🤖 AI Summary
This work addresses the limitations of current audio navigation systems, which often lack environmental context and directional awareness, leading to user disorientation. The authors propose a novel approach that integrates a vision-language model (VLM) with real-time spatial audio to deliver context-aware navigation instructions grounded in recognized environmental landmarks. When users deviate from their intended heading, the system provides immediate corrective feedback through directional spatial audio cues. This is the first system to combine VLM-based environmental understanding with real-time, corrective spatial audio, significantly enhancing users’ sense of direction.

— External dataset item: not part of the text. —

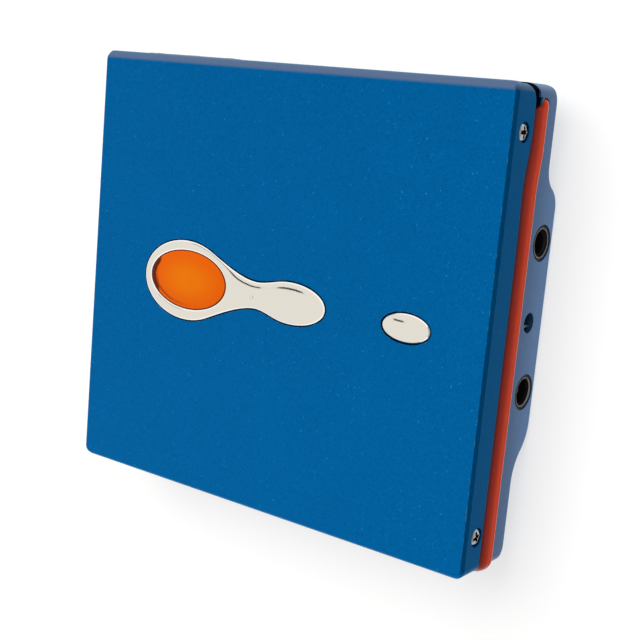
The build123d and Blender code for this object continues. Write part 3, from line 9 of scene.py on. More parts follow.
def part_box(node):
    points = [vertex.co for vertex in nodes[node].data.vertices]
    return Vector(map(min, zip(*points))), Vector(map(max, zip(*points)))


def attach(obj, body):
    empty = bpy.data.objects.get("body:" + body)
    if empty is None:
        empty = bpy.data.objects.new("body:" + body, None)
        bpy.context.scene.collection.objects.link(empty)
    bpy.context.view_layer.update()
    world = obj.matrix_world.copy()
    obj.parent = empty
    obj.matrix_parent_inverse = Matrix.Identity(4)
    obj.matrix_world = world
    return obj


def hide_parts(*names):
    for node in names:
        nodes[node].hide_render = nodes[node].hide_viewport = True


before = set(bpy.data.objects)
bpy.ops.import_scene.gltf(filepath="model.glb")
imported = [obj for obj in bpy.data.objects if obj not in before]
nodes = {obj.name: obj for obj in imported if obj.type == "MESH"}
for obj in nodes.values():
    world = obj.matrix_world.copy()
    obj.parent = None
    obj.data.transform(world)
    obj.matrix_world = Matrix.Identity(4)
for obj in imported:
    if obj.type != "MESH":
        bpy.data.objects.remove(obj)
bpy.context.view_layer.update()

scene = bpy.context.scene
MM = 0.001

# ---- sizes in millimetres
LID_TOP = 17.1
KEY_SEAT = 16.62
KEY_GAP, LENS_GAP = 0.1, 0.05
RING_CENTRE, RING_RADII = (-18.3, -0.65), (9.6, 6.96)
BULB_CENTRE, BULB_RADII = (4.6, -0.78), (7.0, 3.56)
RING_OPENING, BULB_OPENING = 58.0, 110.0
NECK_UPPER = ((-2.6, 1.68), (-5.9, 2.2))
NECK_LOWER = ((-5.6, -3.52), (-2.4, -3.06))
PLATE_SPACING, PLATE_INSETS, ROW_STEP = 0.34, (0.03, 0.08, 0.16, 0.28, 0.44), 0.866
LENS_CENTRE, LENS_RADII = (-17.83, -0.52), (8.6, 5.1)
STOP_CENTRE, STOP_RADII = (26.65, -0.75), (4.45, 2.38)
DOT_CENTRE, DOT_RADIUS, DOT_SEAT = (-3.3, -1.0), 0.42, 0.38
LID_SCREWS = [(side * 40.62, y, 13.74) for side in (-1, 1) for y in (-30.9, 30.1)]
BACK_SCREWS = [(x, y, 4.2) for x in (-34.6, 34.6) for y in (-30.9, 29.6)]
SCREW_RADIUS, COLLAR_RADIUS, RECESS_DEPTH = 1.25, 0.93, 0.3
RECESS_REACH, RECESS_HALF, RECESS_FILLET = 0.98, 0.22, 0.34
JACKS = ((13.7, 1.775), (-9.6, 2.0))
JACK_HEIGHT = 3.75
HALF_WIDTH = 40.95
SPINDLE_Y, COIL_CIRCLE = -3.0, 5.4
HINGE_Y, HINGE_Z = 34.3, 14.6
SPRING_X, SPRING_LENGTH, SPRING_RADIUS = 34.95, 3.2, 1.12
LEAD_SCREW_Y, LEAD_SCREW_Z = -16.6, 5.6
SHAFT_RADIUS, SHAFT_TIP_RADIUS, SHAFT_TIP, THREAD_START, THREAD_PITCH = 0.75, 0.6, 0.15, 0.6, 3.0
BAND_X, BAND_FRONT, BAND_REAR, BAND_CORNER = 40.25, -37.1, 34.1, 1.5
BAND_END_HEIGHT, BEAD_HEIGHT, LIP_HEIGHT, FRONT_LIP_HEIGHT = 8.0, 8.7, 11.8, 14.7
BEAD_RADIUS, LIP_FOOT, LIP_REACH, BAND_BACK = 1.1, 0.35, 1.04, -0.35
LIP_SHARE = 0.45
POCKET_HALF, POCKET_CORNER, POCKET_X = 1.14, 1.12, 39.3
KNOB_RIB_PITCH, KNOB_RIB_FOOT = 0.62, 0.22
VOLUME_PLACE, VOLUME_MARK_FOOT = (-28.9, 37.1, 7.1), 0.375
CHIPS_X, CHIPS_Y, CHIP_LEG_HEIGHT = (-20.0, -4.0, 12.0), -29.6, 5.6
CHIP_LEGS, CHIP_LEG_PITCH, CHIP_LEG_REACH = 14, 0.56, 4.78


def linked(name, data):
    """New object in the scene."""
    item = bpy.data.objects.new(name, data)
    scene.collection.objects.link(item)
    return item


# ---- node trees
def new_tree(owner):
    """Empty node tree of a material or world."""
    owner.use_nodes = True
    owner.node_tree.nodes.clear()
    return owner.node_tree


def new_material(name):
    """Material with its empty node tree."""
    material = bpy.data.materials.new(name)
    return material, new_tree(material)


def feed(tree, socket, source):
    """Links a socket or a node's first output into a socket, or sets it to a plain value."""
    if isinstance(source, bpy.types.Node):
        source = source.outputs[0]
    if isinstance(source, bpy.types.NodeSocket):
        tree.links.new(source, socket)
    else:
        socket.default_value = source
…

A user study (n=12) demonstrates that the proposed method substantially reduces path deviations compared to both VLM-only and Google Maps audio navigation baselines, with participants consistently reporting the directional cues as effective and the overall experience as superior.
📝 Abstract
Audio-only walking navigation can leave users disoriented, relying on vague cardinal directions and lacking real-time environmental context, leading to frequent errors. To address this, we present a novel system that integrates a Vision Language Model (VLM) with a spatial audio cue. Our system extracts environmental landmarks to anchor navigation instructions and, crucially, provides a directional spatial audio signal when the user faces the wrong direction, indicating the precise turn direction. In a user study (n=12), the spatial audio cue with VLM reduced route deviations compared to both VLM-only and Google Maps (audio-only) baseline systems. Users reported that the spatial audio cue effectively supported orientation and that landmark-anchored instructions provided a better navigation experience over audio-only Google Maps. This work serves as an initial look at the utility of future audio-only navigation systems for incorporating directional cues, especially real-time corrective spatial audio.